Even on a more personal level, we should apply this test to people who claim to be speaking or working for God. I knew a lady once who claimed to be a prophetess. But much of her speaking seemed to glorify herself. She also claimed to have the gift of healing. One time, she retold the story of the woman who was healed when she pressed through the crowds to touch the edge of Jesus’ cloak. She then invited all the listeners to crowd around her, and touch her own clothing and be healed. The effect was that the focus was all on her. She was glorifying herself, not Jesus.
If my own preaching and teaching seems primarily to glorify myself; particularly if it seems to draw more attention to me than to Jesus, then what I say is probably not by Holy Spirit. If my preaching or teaching seems to lift up or draw attention to another human being or human institution, rather than Jesus Christ, then I may not be speaking by the Spirit of God.
You might find a church or a religious group that does not glorify a person or institution, but their teaching ends up somehow minimizing Jesus. I attended a group meeting once where three preachers spoke. Each one urged us to make ourselves better by our own efforts. Each one told us that we had the power and responsibility to make ourselves holy – on our own. They did not lift up what Jesus did for us on the cross. They did not publicly proclaim that our holiness comes only through Jesus. The Lordship of Jesus was minimized – our own efforts and good works were the main things that were lifted up. I think they were not speaking by the Spirit of God.
On the other side of things, when Jesus Christ is glorified and lifted up, we have good reason to trust the source. When credit is given to the Lord, and the human beings involved are viewed as lowly unworthy instruments who happened to be used by Him, then we can remember that Paul says, no one can truly believe and truly express the Lordship of Jesus unless the Spirit of God is in that person.
Paul adds another thought about “spiritual things:”
Now there are varieties of gifts, but the same Spirit; and there are varieties of service, but the same Lord;and there are varieties of activities, but it is the same God who empowers them all in everyone. To each is given the manifestation of the Spirit for the common good.
Paul lists three categories of things here. The first is gifts. Literally, the word used is “graces.” Many Christians call these “spiritual gifts” but because of the Greek, I prefer the term “grace-gifts.” We don’t know for sure what Paul means by “graces,” but he does use this exact word referring to healing both in verse 9 and in verse 27. The second category of “spiritual things” is service. The word used here is actually plural, and it could also be translated “ministries.” I think this is a broad category suggesting that the Holy Spirit works through those who serve the church in various capacities. Don’t be fooled by the term “ministry.” It mean service. If you serve God or others in some way, the bible calls it a “ministry.” Paul says that all these different kinds of ministries come from the Holy Spirit. The third category Paul mentions is “activities.” A more literal translation might be “energies” or “empowerments.” The word is all about supernatural power. Linguistically, this has a clear connection to obvious miracles and to exorcism (the driving out of demons).

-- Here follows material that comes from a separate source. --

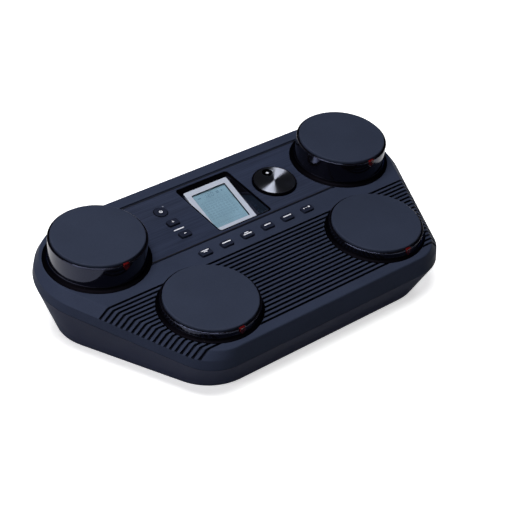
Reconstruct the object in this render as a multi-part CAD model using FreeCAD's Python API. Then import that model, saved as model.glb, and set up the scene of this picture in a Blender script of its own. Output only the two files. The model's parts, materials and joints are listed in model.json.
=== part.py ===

In the following verses, Paul does not say which particular things are grace-gifts, which are ministries, and which are empowerments. The main point is, they all come from the Holy Spirit.
Now, these “spiritual things” or “things of the Spirit” have been somewhat controversial in Christian history. Some Christians claim that God doesn’t do anything miraculous anymore (although most of those folks would still agree that God sometimes heals miraculously). So to them, the entire passage that follows is basically irrelevant. But one of the reasons people came to feel that way is because other Christians have sometimes ignored the important points Paul makes here about things of the Spirit, and the result is that they fake spiritual gifts, or try to manipulate them, or take them as a sign of some special Christian status. But Paul says that the point of all these “things of the spirit” is that they glorify Jesus, and they work for the common good of those who trust him.
“Spiritual gifts” as they are often called, are not a sign of maturity. Since Paul writes about these things, it is a pretty good bet that the Corinthian Christians had these “things of the spirit.” And yet we know from the rest of the letter that in many ways they were spiritually immature, and even wrong in both their theology and practice. So we won’t make the mistake of thinking that because someone has the gift of prophecy, or tongues or healing, that it automatically means that such a person is mature in following Jesus. We will also, as we examine the next few chapters of 1 Corinthians, pay attention to what Paul says about these things and how to put them into practice. We won’t fake theses things of spirit. We won’t try to manipulate them.
On the other hand, according to the bible these things do actually exist, and when they are used according to the direction given by the Spirit through the bible (as in this passage), they bring great benefit to the whole Church. So we won’t throw out the baby with the bath water. We will seek these things of the spirit, as Paul tells us to in 12:31. And as we do, we will glorify Jesus.
As usual, Eugene Petersen, in the Message, has a pretty good handle on the meaning of these verses:
God’s various gifts are handed out everywhere; but they all originate in God’s Spirit. God’s various ministries are carried out everywhere; but they all originate in God’s Spirit. God’s various expressions of power are in action everywhere; but God himself is behind it all. Each person is given something to do that shows who God is: Everyone gets in on it, everyone benefits. All kinds of things are handed out by the Spirit, and to all kinds of people!